EU says Irish policy creates "a second class group of citizens"
Ireland is one of five European countries to get a slap on the wrist from the EU this week for failing to allow emigrants to vote.
EU Justice Commissioner Viviane Reding accused Ireland of creating “a second-class group of citizens” by not extending voting rights to Irish expats abroad. The UK, Denmark, Malta and Cyprus were similarly criticised for voting regimes which prevent citizens from taking part in national or regional elections as soon as they leave their home country.
Speaking at press conference on voting rights, Commissioner Reding said citizens should not be denied voting rights simply because they had exercised their right to freedom of movement in the EU. She said such disenfranchisement was “at odds” with the founding premise of EU citizenship, which was meant to give people more rights, not fewer.
She invited Ireland and other countries to change their voting regime to ensure that their nationals living abroad could retain their right to vote.
“We're calling on Ireland to show greater flexibility,” said Commissioner Reding. She suggested that expats could be made to demonstrate a continuing interest in the political life of their country by applying to remain on the electoral register.

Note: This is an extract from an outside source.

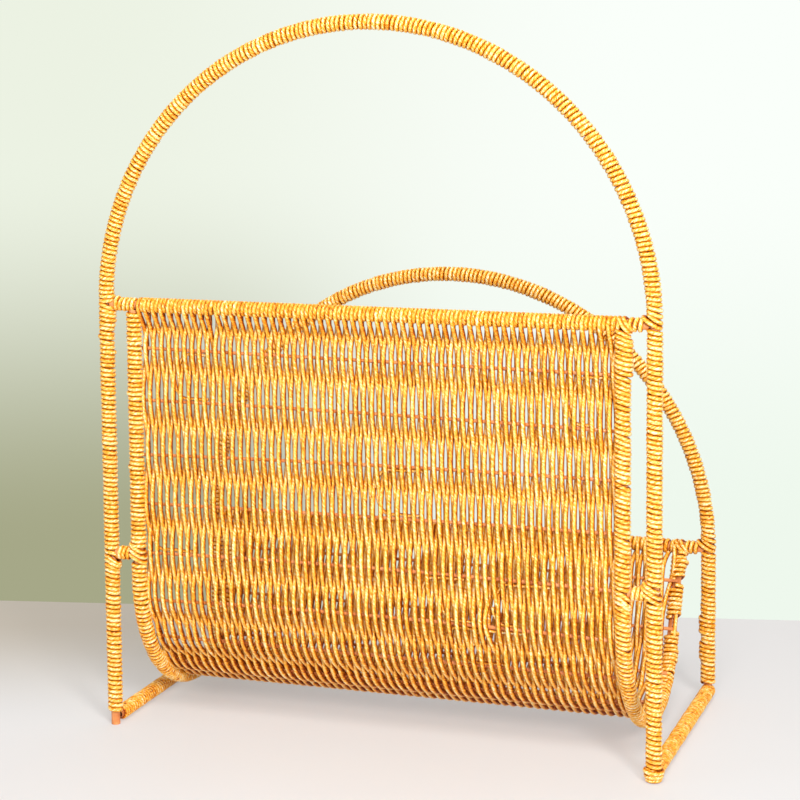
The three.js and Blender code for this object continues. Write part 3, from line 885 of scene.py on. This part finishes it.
def strand(cord, x, over, lengths, start_shift, end_shift, bows):
    """Lays a strand over and under the wires. Over is 1 for one that hangs from the front of the top rod."""
    half = WIRE_SPACING / 2
    rod_swing = SLING_INSET + over * HEAD_RADIUS
    wavers = [rng.gauss(0, WAVER) for _ in range(len(WIRES) + 2)] + [0.0]
    for length in lengths:
        near_end = min(smooth(length / half), smooth((RAIL_LENGTH - length) / half))
        swing = SWING * near_end + over * rod_swing * (1 - near_end)
        phase = weave_phase(length, x)
        to_start = 1 - smooth(length / HEAD_LENGTH)
        to_end = 1 - smooth((RAIL_LENGTH - length) / half)
        row, part = divmod(phase / math.pi, 1)
        row = int(row)
        waver = wavers[row] * (1 - smooth(part)) + wavers[row + 1] * smooth(part)
        shift = start_shift * to_start + end_shift * to_end + waver * (1 - to_start)
        shift += over * STRAND_LEAN * math.sin(phase)
        for place, push, reach in bows:
            shift += push * math.exp(-(((length - place) / reach) ** 2))
        point, inward = sling_point(x + shift, length, SLING_INSET - over * swing * math.cos(phase))
        cord.add(point, inward, both=True)


def head_turns(cord, centre, inner, away, start, end, from_x, to_x):
    """Turns round a top rod. Angles are from the sling's inner side, over the side away from the sling."""
    count = max(2, round(abs(end - start) / (2 * math.pi) * HEAD_POINTS))
    for index in range(1, count):
        share = index / count
        angle = start + (end - start) * share
        out = inner * math.cos(angle) + away * math.sin(angle)
        cord.add(Vector((from_x + (to_x - from_x) * share, centre.y, centre.z)) + out * HEAD_RADIUS, out)


# where each loose end starts and stops in X, in mm, its wire, and -1 above it or 1 below it
LOOSE_ENDS = (
    (-143, -119, 1, 1),
    (-146, -121, 2, -1),
    (2, 36, 3, 1),
    (3, 35, 4, -1),
    (140, 165, 1, 1),
    (136, 153, 2, -1),
    (-166, -134, 5, -1),
    (34, 64, 5, 1),
    (86, 124, 5, 1),
    (48, 69, 6, -1),
    (50, 73, 6, 1),
    (84, 101, 6, -1),
    (69, 106, 6, 1),
    (58, 90, 7, -1),
)
LOOSE_RADIUS = 1.2 * MM
LOOSE_RISE = 13 * MM  # how far from the wire a loose end leaves the weave
LOOSE_GAP = WIRE_RADIUS + LOOSE_RADIUS
LOOSE_BEND = 9 * MM
LOOSE_POINTS = 8
LOOSE_INSET = SLING_INSET + 0.4 * MM
LOOSE_WAVER = (-0.2 * MM, 0.5 * MM)


def loose_end(start_x, end_x, wire, way):
    """A cord's end that leaves the weave beside a wire, turns along it and stops."""
    cord = Cord(LOOSE_RADIUS)
    wire_place = wire_length(wire - 1, end_x * MM)
    for index in range(LOOSE_POINTS + 1):
        angle = math.pi / 2 * index / LOOSE_POINTS
        x = start_x * MM + LOOSE_BEND * (1 - math.cos(angle))
        length = wire_place + way * (LOOSE_GAP + LOOSE_RISE * (1 - math.sin(angle)))
        point, inward = sling_point(x, length, LOOSE_INSET)
        cord.add(point, inward, both=True)
    for share in (1 / 3, 2 / 3, 1):
        x = start_x * MM + LOOSE_BEND + ((end_x - start_x) * MM - LOOSE_BEND) * share
        length = wire_place + way * (LOOSE_GAP + rng.uniform(*LOOSE_WAVER))
        point, inward = sling_point(x, length, LOOSE_INSET)
        cord.add(point, inward, both=True)
    return cord


weave_steps = round(RAIL_LENGTH / WIRE_SPACING * ROW_POINTS)
weave_lengths = [RAIL_LENGTH * index / weave_steps for index in range(weave_steps + 1)]
front_rod = Vector((0, FRONT_Y, FRONT_TOP))
rear_rod = Vector((0, REAR_Y, REAR_TOP))
rear_turn = rail_place(RAIL_LENGTH)[2]
rear_inward = Vector((0, math.cos(rear_turn), math.sin(rear_turn)))
rear_away = Vector((0, math.sin(rear_turn), -math.cos(rear_turn)))
foot_shift = HEAD_ADVANCE / 4
for piece_name, pairs in (("left", range(PAIRS // 2)), ("right", range(PAIRS // 2, PAIRS))):
    cord = Cord(STRAND_RADIUS)
    for pair in reversed(pairs):
        up_x = FIRST_X + 2 * pair * STRAND_GAP
        x = up_x - STRAND_GAP + (0 if pair else EDGE_SQUEEZE)
        head_x = x - HEAD_LEAN * (1 - HEAD_FAN * x / RAIL_X)
        up_shift = head_x + HEAD_ADVANCE - up_x
        bows = {over: [bow[2:] for bow in BOWS if bow[:2] == (pair, over)] for over in (1, -1)}
        strand(cord, up_x, -1, list(reversed(weave_lengths)), up_shift, -foot_shift, bows[-1])
        head_turns(cord, front_rod, Y, Z, 0, 3 * math.pi, up_x + up_shift, head_x)
        strand(cord, x, 1, weave_lengths, head_x - x, foot_shift, bows[1])
        if pair != pairs[0]:
            foot_x = x + foot_shift
            next_x = x - STRAND_GAP - foot_shift
            head_turns(cord, rear_rod, rear_inward, rear_away, math.pi, -2 * math.pi, foot_x, next_x)
    ends = [loose_end(*row) for row in LOOSE_ENDS if (row[0] >= 0) == (piece_name == "right")]
    cord_piece(
        f"{piece_name}_sling_cords",
        [cord, *ends],
        "front_sling_panel",
        "sling_cradle",
        "front_sling_head",
        "rear_sling_head",
        painted_crest_light=HEAD_PAINTED_CREST_LIGHT,
    )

Fine Gael MEP Jim Higgins applauded her comments and urged the government to “wake up” and accept the EU verdict that Irish people's voting rights fall short of what is expected in a democracy.
“Many Irish people who live abroad for work listen to local radio, read Irish papers and intend coming home to live. It doesn't make sense to cut off their voting rights after 18 months; they should have a say in the running of the country,” said Mr Higgins.